The flow change was my point with the boosters, the angled passage with a downleg versus a straight leg in a 4150, on the dominator it is the change where the fuel has to flow around the inner ring of the annular booster. This would be to maintain laminar mainwell flow for E85 until the point the fuel is pulled from the booster. And I do see the point on the entire path, using jets similar to BLP jets that minimize turbulent flow, smoothing all accessible passage bends, in the mainwell, etc...

In my phone conversations with Tuner, we had discussed the benefits of tube emulsion used in other carbs and in a few of the older Holleys over the emulsion well in current Holleys. Wouldn't this be easy enough to incorporate into a billet metering block for a Holley, as long as the mainwell was sized large enough to not be restricted by the emulsion tube?

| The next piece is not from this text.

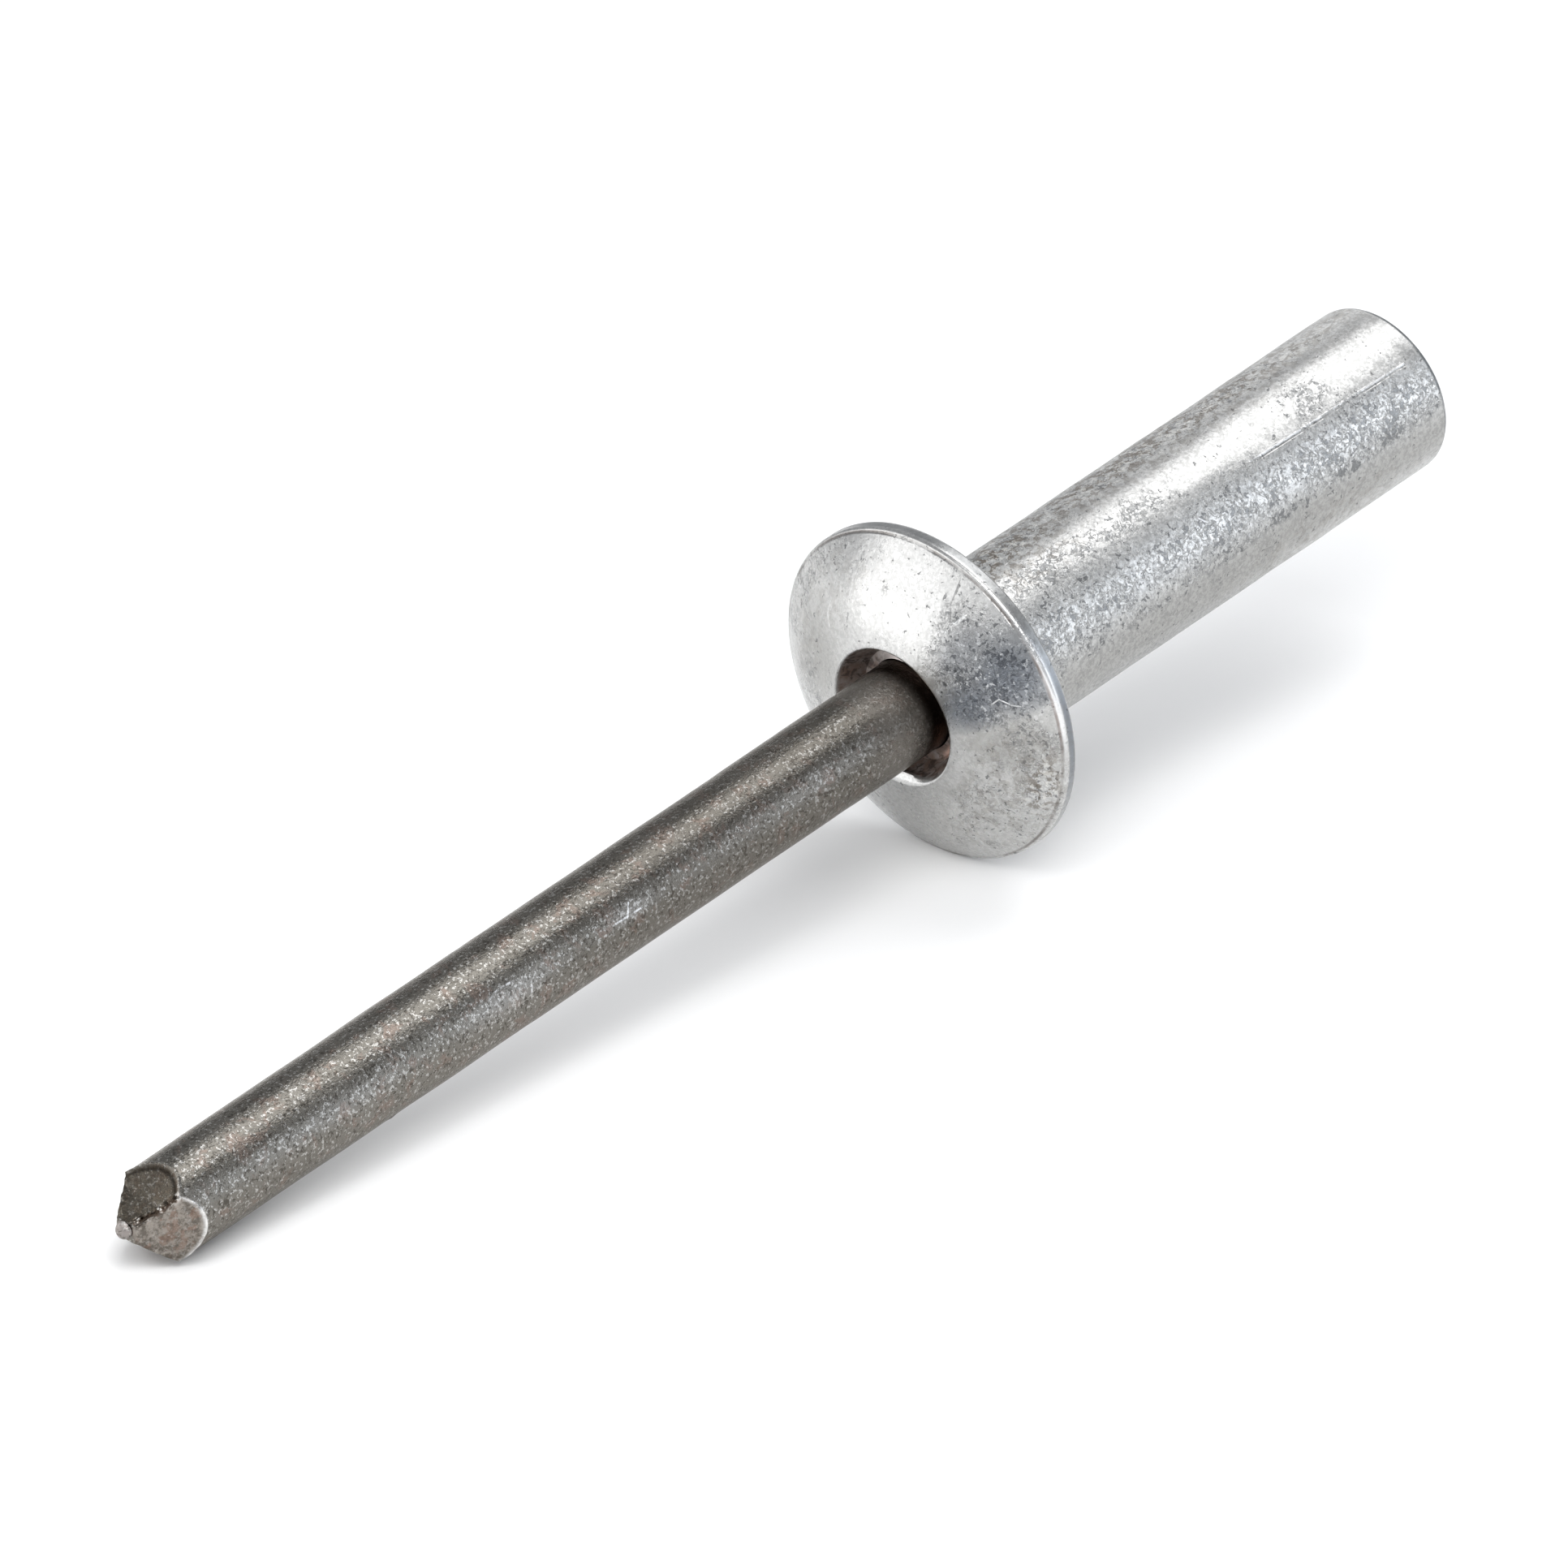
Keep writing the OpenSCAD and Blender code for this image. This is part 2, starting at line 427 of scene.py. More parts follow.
def die_hollow(turn, z):
    """How deep the hollow lies under the shank's round."""
    off = np.degrees(around(turn, math.radians(HOLLOW_AT)))
    edge = HOLLOW_EDGE - HOLLOW_AT + HOLLOW_VEER * (z - HOLLOW_TO)
    crisp = np.clip(1 - (off / edge) ** 2, 0, None)
    soft = np.cos(np.clip(off / HOLLOW_FADE, -1, 0) * math.pi / 2) ** 2
    near = step(z, HOLLOW_FROM, HOLLOW_FROM + HOLLOW_NEAR_FADE)
    ends = near * (1 - step(z, HOLLOW_TO - HOLLOW_FAR_FADE, HOLLOW_TO))
    return HOLLOW * ends * np.where(off > 0, crisp, soft)


def mouth_grime(turn, z, on_ledge):
    """Brown grime over most of the mouth's depth, up to its edge in places and thin on part of its ledge."""
    deep = step(z, -HEAD_H + 0.10, -HEAD_H + 0.22) * (1 - patches(turn, z, MOUTH_CLEAN))
    soiled = np.maximum(deep, patches(turn, z, MOUTH_SOILED))
    return soiled * (1 - on_ledge * patches(turn, z, LEDGE_CLEAN))


def kept_pits(turn, z):
    """1 up to the line where the shank's pits end, little past it, and 1 again on the far side."""
    edge = np.radians(PIT_EDGE + PIT_EDGE_VEER * z)
    past = np.degrees(around(turn, edge)) + 0.7 * wander(turn, z, (9, 0.8), 21)
    return 1 - 0.75 * step(past, -2.5, 2.5) * (1 - step(past, 25, 50))


def body_zones(r, z):
    """Masks of the body's parts: each is 1 on its part and 0 off it."""
    head = 1 - step(z, -0.35, -0.2)
    mouth = head * (1 - step(r, MOUTH_R - 0.06, MOUTH_R))
    return {
        "shank": step(z, -0.1, 0.1),
        "head": head,
        "dome": head * step(r, MOUTH_R - 0.05, MOUTH_R + 0.1),
        "rim": (r > HEAD_R - 0.05) * step(z, -RIM_T + 0.06, -RIM_T + 0.12) * (1 - step(z, -0.12, -0.04)),
        "mouth": mouth,
        "ledge": mouth * step(z, LEDGE_Z - 0.06, LEDGE_Z - 0.01),
        "corner": step(r, BORE_R + 0.12, BORE_R + 0.20) * step(z, LEDGE_Z - 0.18, LEDGE_Z - 0.08),
    }


def body_wear(turn, r, z, on):
    """How far the outside stands out from its outline: nowhere above 0, with slow waves and small dents."""
    wear = WAVE * (wander(turn, z, (6, 0.35), 3) - WAVES_BELOW)
    wear += on["shank"] * dents(turn, r, z, scattered(*SHANK_DENTS))
    wear += on["head"] * dents(turn, r, z, scattered(*HEAD_DENTS))
    return wear * step(r[:, :1], BORE_R + 0.02, BORE_R + 0.1)


def body_masks(turn, r, z, on):
    """What the aluminium's material needs to know of every vertex."""

    def shank(places):
        return on["shank"] * patches(turn, z, places)

    def dome(places):
        return on["dome"] * patches(turn, r, places)

    shade_edge = SHADE_EDGE + SHADE_EDGE_VEER * (HEAD_R - r)
    dull = patches(turn, r, DOME_PAINTED_SHADE) * (1 - step(np.degrees(turn) - shade_edge, -1.5, 2))
    rim_shade = patches(turn, z, RIM_PAINTED_SHADE)
    return {
        "pitting": shank(SHANK_PITS) * kept_pits(turn, z) + dome(DOME_PITS),
        "dullness": np.maximum(on["dome"] * dull, on["rim"] * rim_shade),
        "film": shank(SHANK_DIMMING) + dome(DOME_DIMMING) + on["rim"] * (1 - rim_shade),
        "polished": (r > HEAD_R - 0.08) * patches(turn, z, RIM_PAINTED_HIGHLIGHT),
        "pale": on["ledge"] * patches(turn, z, LEDGE_PAINTED_LIGHT),
        "coppery": on["mouth"] * on["corner"] * patches(turn, z, MOUTH_COPPERY),
        "stains": shank(SHANK_STAINS) + dome(DOME_STAINS),
        "grime": on["mouth"] * mouth_grime(turn, z, on["ledge"]),
    }


def make_body():
    points = body_outline()
    turn, r, z = rings(points)
    normal = outward(points)
    on = body_zones(r, z)
    masks = body_masks(turn, r, z, on)
    wear = body_wear(turn, r, z, on)
    inwards = smeared_lip(turn, r, z) + on["shank"] * (r > SHANK_R - 0.1) * die_hollow(turn, z)
    upwards = ledge_bead(turn, r, z)
    r += normal[:, :1] * wear - inwards
    z += normal[:, 1:] * wear - upwards
    ends = points[[0, -1], 1]
    return turned_piece("aluminium_body", "rivet_body", turn, r, z, ends, masks)


# Brighter worn patches on the mandrel: (degrees, height, half width, half length, strength)
STEM_WORN = [
    (250, -18.2, 16, 1.7, 1.0),
    (244, -13.4, 12, 1.0, 0.8),
    (246, -25.0, 14, 3.0, 0.5),
    (240, -6.0, 14, 3.0, 0.45),
    (60, -15.0, 30, 8.0, 0.6),
]
# Burrs that stand out from the stem: (degrees, height, radius, height of the burr)
STEM_BURRS = [(314, -22.5, 0.12, 0.03), (100, -12.0, 0.15, 0.02)]
# The burr round the facets: its height and width, and how far outside the facets' edge its crest lies
BURR_H, BURR_WIDTH, BURR_OUT = 0.035, 0.035, 0.01
# The groove inside the darker facet's border, painted dark as painted shade: its width and depth, and how far
# inside the border it lies
GROOVE_WIDTH, GROOVE_DEPTH, GROOVE_IN = 0.035, 0.02, 0.07
# The torn ridges between the facets: the height and width of the ragged metal
TORN_H, TORN_WIDTH = 0.035, 0.10
# The facets are a little hollow: how deep, and how far from a ridge the deepest place lies
DISH_DEPTH, DISH_AT = 0.02, 0.8
# No facet reaches further up from the apex than this
FACET_LEN = 2.6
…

And last, all of this still goes back to the issue of proper atomization to allow a more complete combustion on any given engine. I know in some cases it means sizing the carb down to maintain air velocity. I had talked about this to a friend that had a 550+" BBC with large heads, they found best power at the track using an alcohol 1050. Any bigger and it would slow down. Both the 447" and 461" SB2 engines we built have run faster every time we use a larger carb, both showed more power from below peak torque all the way past peak HP and did not fall off as fast with the larger carbs. Both engines do have a large stroke and very efficient heads, the ability for them to maintain higher velocities in the induction system I think is the reason the larger carbs are able to perform better. In the case of the BBC, I believe it had either the wrong cam that allowed air velocity to slow too much or the ports were too large for the RPM range they were trying to make power in or both. The larger carb in that case allowed fuel to fall out of suspension at lower RPM's, a critical area for a bracket car especially with an automatic to make it's ET.